Conflict - Insert Antagonist
Insert character two. Consider how this character prevents your protagonist from fulfilling his or her needs. Why do your protagonist and antagonist hate one another? What topics will they never discuss? Write about this from your protagonists perspective. Write about how these to people avoid one another while inhabiting the same room. Remember that in developing conflict, you must continue to uphold setting along with descriptions of both characters. What are these two characters doing in the room? How do their actions display the turmoil? What do they say - or not say - to one another?

As you write this, you are revealing an important aspect of your protagonist. Make sure that you write about the key change that your protagonist must make in his or her life. Think about the lesson you want your protagonist to learn from this story. What plans does the protagonist make while sparring with the antagonist? Are these plans good or bad?

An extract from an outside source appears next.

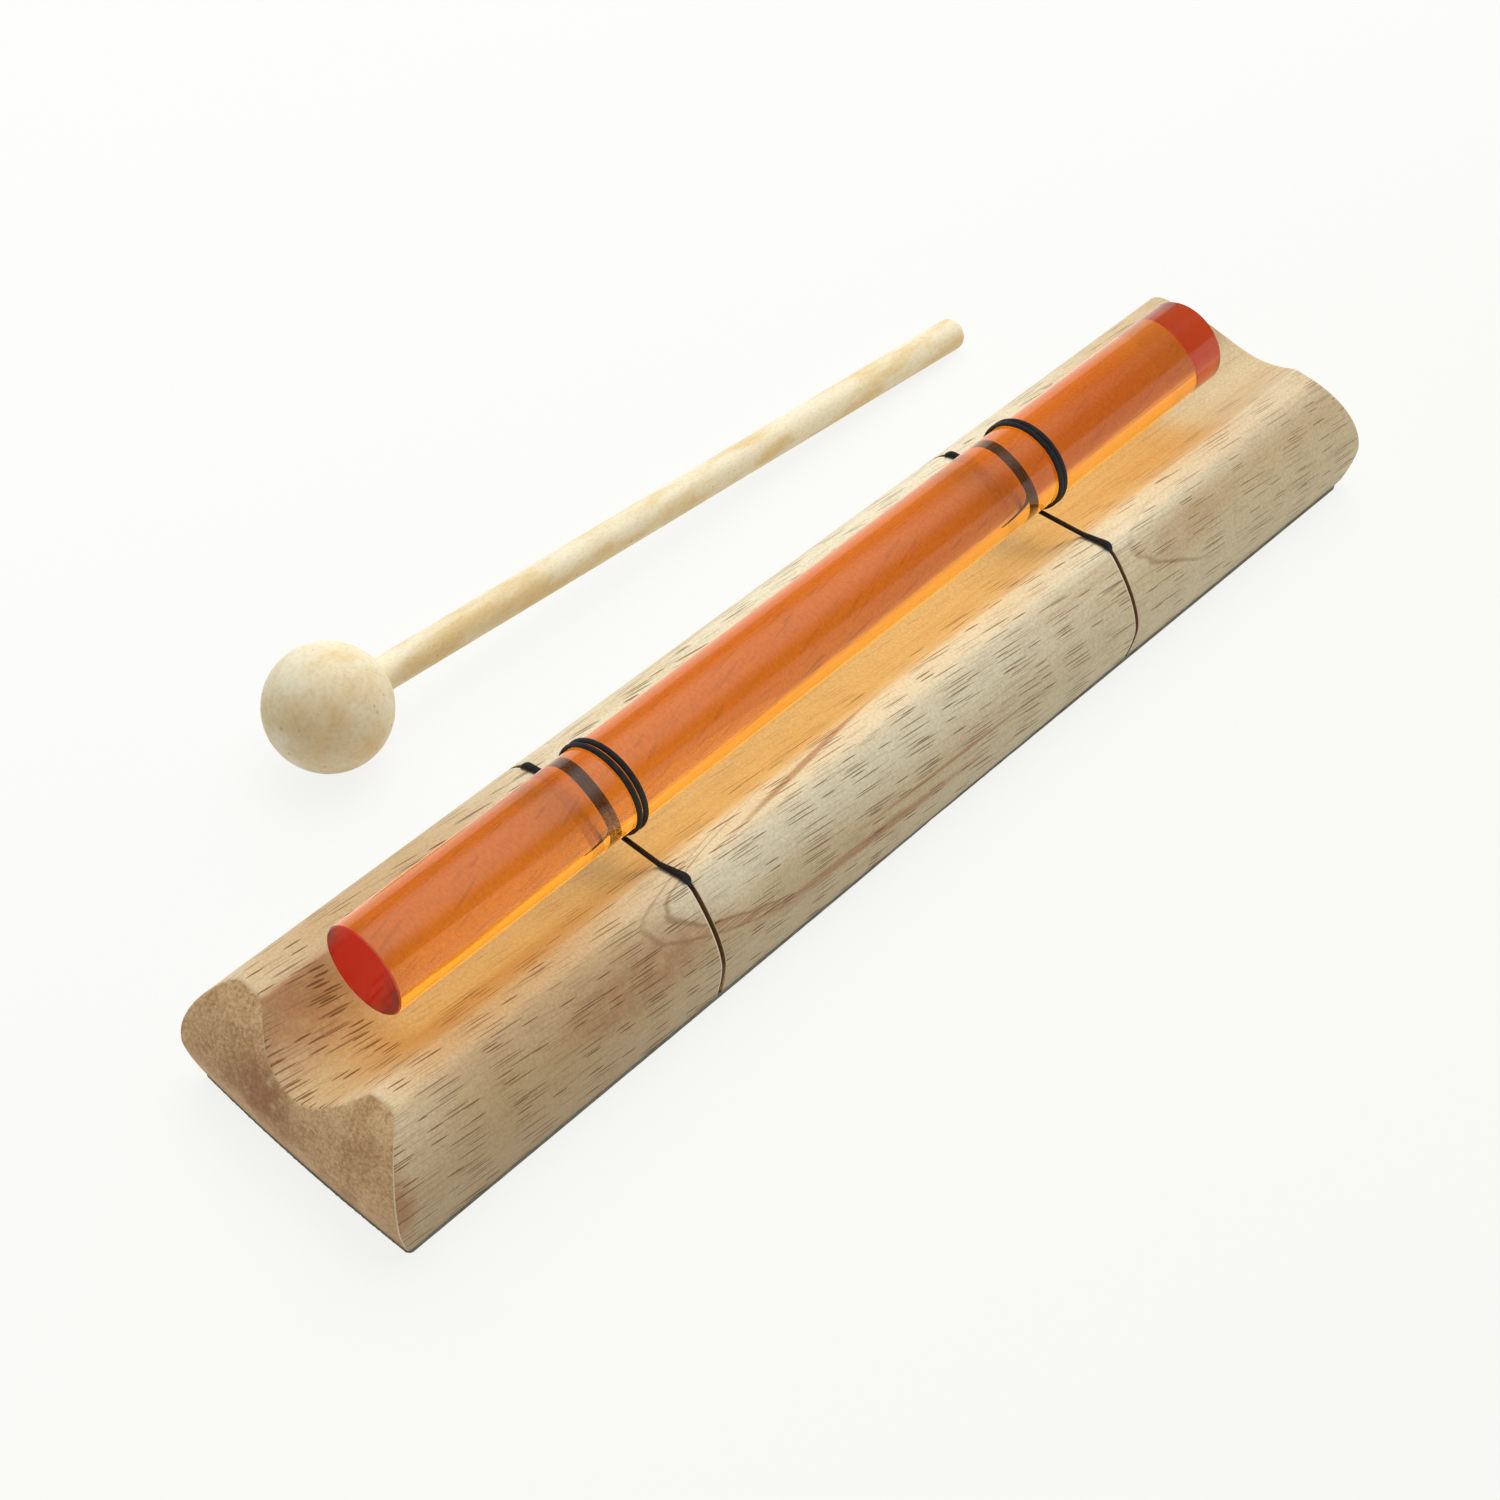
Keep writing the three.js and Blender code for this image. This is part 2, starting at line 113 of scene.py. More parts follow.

The goal is 500 words, but you can go longer.

Dialogue/Description - Introduce Outside Party
Dialogue is one of the most potent literary tools at your disposal. It is dialogue that drives scene by defining the relationships between characters. Description may indicate feelings and setting can influence tone, but the words that your characters exchange will leave the most lasting impression on the reader. Your characters must sound believable, and they must exchange information which drives the plot forward. For this exercise, your protagonist is still in the room, but the antagonist has left. Briefly describe why the antagonist has left - is it something the protagonist said? Or is it part of your antagonists plot to rule this world?

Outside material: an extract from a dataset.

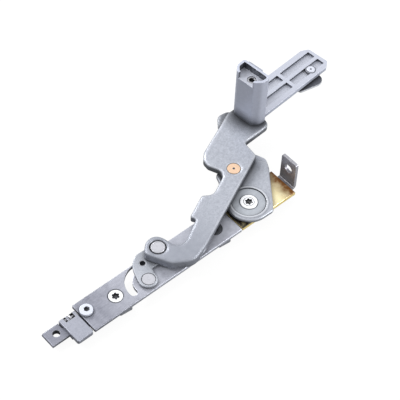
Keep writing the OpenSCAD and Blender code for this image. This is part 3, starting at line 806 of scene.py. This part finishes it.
# %% Dress the rivets, pins and sockets
spindle = soften("adjusting_spindle", pin_zinc, 0.1)
soften("link_rivet", pin_zinc, 0.12)
soften("arm_pin", pin_zinc, 0.15)
soften("arm_spacer", dark_sheet, 0.1)
soften("hinge_pin", pin_zinc, 0.15)
# Painted shade: each piece's socket or bore gets the dark finish given in the table.
for node, finish_used, slot_name, radius, inside, inside_r, depth in (
    ("eccentric_button", head_zinc, "bright_zinc", 0.2, socket_shade, 2.0, 0.1),
    ("guide_stud", pin_zinc, "pin_steel", 0.12, well_shade, 2.0, 0.05),
    ("arm_rivet", peach_copper, "copper", 0.12, socket_shade, 1.0, 0.05),
    ("height_screw", pin_zinc, "dark_steel", 0.15, socket_shade, 2.1, 0.1),
):
    piece = soften(node, finish_used, radius)
    x, y, _, top = round_head(node)
    line_faces(piece, inside, near_axis(x, y, inside_r, top - depth))
rivet = soften("leaf_rivet", head_zinc, 0.12)
rivet_x, rivet_y, _, rivet_top = round_head("leaf_rivet")
# Painted shade: the rivet's walls and its dimple get the dark finish.
line_faces(rivet, well_shade, upright_wall)
line_faces(rivet, well_shade, near_axis(rivet_x, rivet_y, 1.2, rivet_top - 0.02))

# %% [markdown]
# ## The castings
#
# The arm, the link and the support arm leave CAD with their rounding already modelled, so
# only the rims of their bores are softened. The leaf has plain edges in CAD, and its rounding
# is made here. Its pocket floors are lowered a little, and the walls of the pockets and of the
# well get darker finishes of their own as painted shade. Its up-facing faces get a lighter
# copy of its finish as painted light, and the ribs a finish of their own. The clamp's top is
# painted dark as in shade, and its side walls light as painted light.

# %% Dress the arms and the clamp
soften("main_arm", arm_cast, 0.15)
soften("control_link", link_cast, 0.12)
soften("support_arm", wedge_cast, 0.2)
# The clamp's top is painted dark as in shade, and its side walls light as painted light.
lever = soften("leaf_clamp", lever_shaded_top, 0.15)
line_faces(lever, lever_lit_side, upright_wall)

# %% Lower the leaf's pocket floors
CAD_FLOOR, LOWER_BY = 1.5 * MM, 0.7 * MM
leaf = soften("hinge_leaf", leaf_cast, 0.45, segments=3)
leaf_low, rim_top = (corner.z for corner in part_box("hinge_leaf"))
corners = leaf.data.vertices
lowered = [v for v in corners if abs(v.co.z - leaf_low - CAD_FLOOR) < 0.05 * MM]
for vertex in lowered:
    vertex.co.z -= LOWER_BY
floor_z = min(v.co.z for v in corners if v.co.z > leaf_low + 0.6 * MM)
print("corners of the pocket floors lowered:", len(lowered))

# %% Line the leaf's well, pockets, floors and ribs
WELL_DEPTH, PLATE_THICK = 8 * MM, 4 * MM
# Painted shade: the walls of the well and of the pockets get dark finishes.
leaf.data.materials.append(well_shade)
leaf.data.materials.append(pocket_shade)
wall_counts = [0, 0, 0]
for face in leaf.data.polygons:
    foot = min(corners[v].co.z for v in face.vertices)
    if not upright_wall(face.center, face.normal):
        continue
    if foot > rim_top - WELL_DEPTH:
        face.material_index = 1
    elif leaf_low + 0.5 * MM < foot < leaf_low + PLATE_THICK:
        face.material_index = 2
    wall_counts[face.material_index] += 1
print("leaf walls plain, in the well, in the pockets:", wall_counts)


def below_rim(centre, normal):
    """A test for faces that lie lower than the bearing block's rim."""
    return centre.z < rim_top - 1.5 * MM


def on_ribs(centre, normal):
    """A test for faces at the height of the leaf's ribs."""
    return floor_z + 0.3 * MM < centre.z < leaf_low + PLATE_THICK


# Painted light: the up-facing faces below the rim get the lighter copy.
line_faces(leaf, leaf_lit_plate, both(faces_up, below_rim))
line_faces(leaf, leaf_rib, both(faces_up, on_ribs))
# Painted shadow: the upright faces round the rivet get the dark finish.
rivet_seat = near_axis(rivet_x, rivet_y, 5.5, rivet_top + 3)
line_faces(leaf, socket_shade, both(upright_wall, rivet_seat))

# %% [markdown]
# ## Thread rings by Geometry Nodes
#
# A thread seen from outside is a row of equal ridges, which is what instancing is for. The
# tree sweeps a small round section into a ring and sets copies of it along a line. It serves
# the adjusting spindle, whose shaft is first drawn in to the thread's core, so that the
# ridges reach only as far as the CAD shaft does and still turn inside the tongue's bore.

# %% Tree that rows up rings
def ring_row_tree(finish_used):
    """Rings of a thread along +Z from the origin, in a finish."""
    tree = bpy.data.node_groups.new("ring_row", "GeometryNodeTree")
    tree.interface.new_socket("Geometry", in_out="INPUT", socket_type="NodeSocketGeometry")
    tree.interface.new_socket("Geometry", in_out="OUTPUT", socket_type="NodeSocketGeometry")
    for label, kind, value in (
        ("Ring radius", "NodeSocketFloat", 1.5 * MM),
        ("Ridge radius", "NodeSocketFloat", 0.15 * MM),
        ("Pitch", "NodeSocketFloat", 0.5 * MM),
        ("Count", "NodeSocketInt", 4),
    ):
        tree.interface.new_socket(label, in_out="INPUT", socket_type=kind).default_value = value
    given = tree.nodes.new("NodeGroupInput").outputs
    ring = tree.nodes.new("GeometryNodeCurvePrimitiveCircle")
    ring.inputs["Resolution"].default_value = 32
    tree.links.new(given["Ring radius"], ring.inputs["Radius"])
    section = tree.nodes.new("GeometryNodeCurvePrimitiveCircle")
    section.inputs["Resolution"].default_value = 6
    tree.links.new(given["Ridge radius"], section.inputs["Radius"])
    swept = tree.nodes.new("GeometryNodeCurveToMesh")
    tree.links.new(ring.outputs["Curve"], swept.inputs["Curve"])
    tree.links.new(section.outputs["Curve"], swept.inputs["Profile Curve"])
    row = tree.nodes.new("GeometryNodeMeshLine")
    step = tree.nodes.new("ShaderNodeCombineXYZ")
    tree.links.new(given["Pitch"], step.inputs["Z"])
    tree.links.new(given["Count"], row.inputs["Count"])
    tree.links.new(step.outputs[0], row.inputs["Offset"])
    copies = tree.nodes.new("GeometryNodeInstanceOnPoints")
    tree.links.new(row.outputs["Mesh"], copies.inputs["Points"])
    tree.links.new(swept.outputs["Mesh"], copies.inputs["Instance"])
    real = tree.nodes.new("GeometryNodeRealizeInstances")
    tree.links.new(copies.outputs["Instances"], real.inputs["Geometry"])
    smooth = tree.nodes.new("GeometryNodeSetShadeSmooth")
    tree.links.new(real.outputs["Geometry"], smooth.inputs["Geometry"])
    painted = tree.nodes.new("GeometryNodeSetMaterial")
    painted.inputs["Material"].default_value = finish_used
    tree.links.new(smooth.outputs["Geometry"], painted.inputs["Geometry"])
    end = tree.nodes.new("NodeGroupOutput")
    tree.links.new(painted.outputs["Geometry"], end.inputs["Geometry"])
    return tree


# %% Helper that turns a tree into a plain piece
def grow(name, tree, values, place, body):
    """Runs a tree with named input values and bakes the result into a mesh at its place."""
    seed = bpy.data.objects.new(name + "_seed", bpy.data.meshes.new(name + "_seed"))
    bpy.context.scene.collection.objects.link(seed)
    nodes = seed.modifiers.new("grow", "NODES")
    nodes.node_group = tree
    for item in tree.interface.items_tree:
        if item.in_out == "INPUT" and item.name in values:
            nodes[item.identifier] = values[item.name]
    evaluated = seed.evaluated_get(bpy.context.evaluated_depsgraph_get())
    mesh = bpy.data.meshes.new_from_object(evaluated)
    seed.modifiers.remove(nodes)
    bpy.data.objects.remove(seed)
    mesh.name = name
    mesh.transform(place)
    piece = bpy.data.objects.new(name, mesh)
    bpy.context.scene.collection.objects.link(piece)
    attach(piece, body)
    print(name, "faces", len(mesh.polygons))


# %% Thread the adjusting spindle
SHAFT, CORE, RIDGE = 1.5 * MM, 1.26 * MM, 0.13 * MM
PITCH, THREAD_START = 0.5 * MM, 1.75 * MM
cut = 0
for vertex in spindle.data.vertices:
    off = vertex.co - spindle_mid
    radial = math.hypot(off.y, off.z)
    if abs(radial - SHAFT) < 0.02 * MM:
        vertex.co.y = spindle_mid.y + off.y * CORE / radial
        vertex.co.z = spindle_mid.z + off.z * CORE / radial
        cut += 1
ring_row = ring_row_tree(pin_zinc)
turn_to_x = Matrix.Rotation(math.radians(90), 4, "Y")
thread = {"Ring radius": SHAFT - RIDGE, "Ridge radius": RIDGE, "Pitch": PITCH, "Count": 6}
start = Vector((spindle_low.x + THREAD_START, spindle_mid.y, spindle_mid.z))
place = Matrix.Translation(start) @ turn_to_x
grow("spindle_thread", ring_row, thread, place, "spindle")
print("points of the shaft drawn in:", cut)

# %% Print the CAD box
print("cad box mm:", [round(v / MM, 2) for c in cad_box for v in c])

Insert a third character, a neutral party, someone who is not part of the conflict but should be aware of it. The first part of this exercise is the way your protagonist views the third party. What brief detail defines this third person? How does the protagonist think of this person?

Next, use dialogue to reveal who this character is. What does this person care about? Does the protagonist need to win this character as an ally? Does this person have valuable information for your protagonist? Or has the antagonist bought him off? Your protagonist is trying to justify his own point of view in the conflict with the antagonist - this dialogue is his chance to justify himself through words. The goal for this exercise is 500 words, but you can go longer.

Dialogue: The Three-Way
Uh-oh, the antagonist returns…and now we have a three-way dialogue. Remember that conversations consist of short sentences - everyone wants to be heard, even those afraid to speak. While your protagonist and antagonist are duking it out for supremacy, your third character will have his or her own agenda. What is this agenda? We don't know because we see the world through the eyes of the one protagonist only. Using dialogue, description, and your protagonist's intuition, reveal as much as you can about your antagonist and his relation to the third character. As in other exercises, the setting of the room continues to evolve - has anything changed in the room since assignment one? How does the change affect the arena of conflict? (e.g. if the AC goes out and everyone's sweating, will tempers be lost?) Remember that you do not need to resolve your story just yet - that's the next assignment. The goal for this one is 500 words or more.

Resolution: The Clean-Up
The key to ending a story is resolving the conflict. Somehow, the energy driving the protagonist's desires must dissipate. Does the guy get what he wants? Does the girl realize she needed something else entirely? Does our hero oust the antagonist from an ill-gotten throne, or has compromise postponed our battle? The goal is 250-750 words.

Looking Back: Revision and Critique
Now that you've completed your story, the final portion of the workshop is dedicated to examing what you've accomplished. Each student will complete revisions and submit a second draft of their story for student critique. The writing assignment for this portion is to provide feedback for fellow students. The instructor will lead the story critique with leading questions for each story and highlights. Ground rules will be maintained to establish an open and welcoming environment for critique.